‘Öteki’ ile, belki de daha doğrusu ‘ötekileştirdiği’ ile sorununu, insanlığın temel ilkelerine yakışır biçimde çözmeyen, çözmek istemeyen toplumlar ve devletler, zaman içinde nasıl da çürüyor. Son İsrail kabinesi de İsrail devletindeki çürümeyi ortaya koydu. Hele
o kabinede Dışişleri Bakanı olarak Avigdor Liberman’ın yer alması, neredeyse İsrail devletinin tabutuna çakılan çivi gibi; 1948’de eşitlik ve özgürlük temelleri üzerine kurulmaya çalışılan, yeni bir dünyanın mümkün olabileceği hayaliyle inşa edilen ama daha kuruluşunda temel insanlık değerlerinden uzaklaşmaya başlayan, 1967’de, işgal politikasına başladıktan sonra, çürüdüğünü bile görmek istemeyen İsrail devletinin...
Devletleri ve egemenlikleri altındaki toplumları elbette birbirinden ayırmak gerek. Devletin dayattığı egemen politik kültürün etkisi dışında kalabilen kesimler çürümeye ‘mezarlıkta ıslık çalar’ gibi direnebilir.
Ama Liberman gibi birinin dışişleri bakanlığı onların nefesinin önemli bir kısmını tüketmiştir herhalde.
Ne kadar yazık, çünkü gerçekten barışa ve iyi komşuluğa inanan, yanı başındakini ‘ötekileştirmek’ istemeyen birileri vardı kutsal topraklarda.

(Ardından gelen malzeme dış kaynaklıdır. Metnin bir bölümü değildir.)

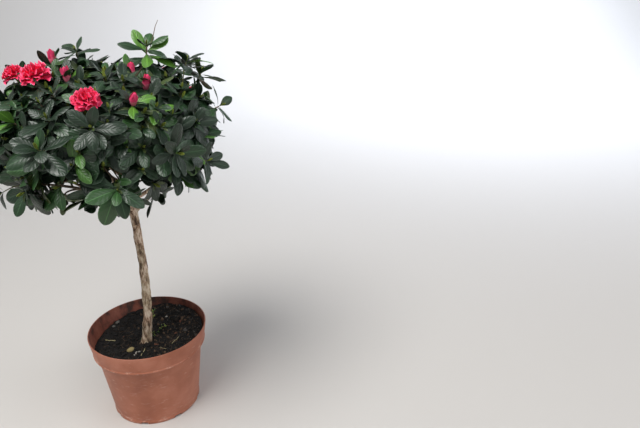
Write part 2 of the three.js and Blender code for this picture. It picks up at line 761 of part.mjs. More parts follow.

Onların bahara olan inancı, çürümüşlük kokusunu içine çekmeye bayılan zombilerin gücüne yenik düştü.
Ariel Şaron’un bile, fikirlerini aşırı bularak kabinesinden çıkardığı Liberman, başrol oynamaya atandı. Moldova’da doğan ve gençliğinde bar fedailiği yapan Liberman İsrail’e 1978’de 20 yaşında göç etti. Eski Sovyetler’den gelen birçok Yahudi gibi, ‘yavuz hırsız’ misali Filistin topraklarında kurulu yerleşimlerden birinde yaşıyor. Gençliğinde devletin dahi ‘ırkçı’ kabul edip, seçimlere girmesini yasakladığı ve terörist ilan ettiği Kach grubuna üyeliği iddiasını, bu grubun ‘iki itirafçısı’ ortaya attı. Liberman, siyasete girdiği günden beri, İsrail vatandaşı Filistinlilere ‘zorunlu sınır dışı’ politikasını savundu. Tıpkı Naziler gibi. Dindar Yahudilere karşı da benzer tavır takındı. Ne de olsa onlar askere falan gitmiyordu. Aslında onun açısından ‘devlete sadakat yemini etmeyen herkes atılmalı İsrail’den.
İsrail’in son Gazze yıkımı sırasında da ‘veciz’ laflar etti. Ona kalsa, İsrail yumuşak davranmıştı, 2. Dünya Savaşı’nda ABD’nin Japonya’ya yaptığını yapmış olsaydı, böyle işgal gibi bezdirici şeylerle uğraşmak zorunda kalmayacaktı. Anlayacağınız
atom bombası atılmamış olmasına hayıflanıyordu.
Liberman’ın adli sicili de parlak sayılmaz, henüz çocukken oğlunu döven çocuğu dövdüğü ve ailesini tehdit ettiği için, ceza almışlığı da var. Ayrıca elbette yolsuzluğa batmışlığı da...
İşin en acıklı yanlarından biri de, Liberman’a vaktiyle ırkçı bile demiş olan, İsrail toplumunun insani değerlerine bir zamanlar vurgu yapan İşçi Partisi’nin aynı koalisyonda olmayı kabullenmesi. İnsan düşünmeden edemiyor, acaba bu coğrafyanın havasında suyunda mı birşey var ki, eski solcuları yeni faşist haline getiriyor?
İşin diğer vahim boyutu da Liberman’ın İsrail’de giderek popülerleşmesi. Hatta azınlıktaki Dürzilerin Liberman’ı desteklemesi acıklıdan da öte. Libarman söz konusu olduğunda taç giyen başın akıllanmayacağı da açık, çünkü Liberman tacı tam da bu saydığımız özellikleri yüzünden giydi. Ne yazık ki Liberman’ın aldığı kararlar, yalnızca onu destekleyenleri değil, bir şekilde bu coğrafyanın insanları olarak hepimizi etkileyecek.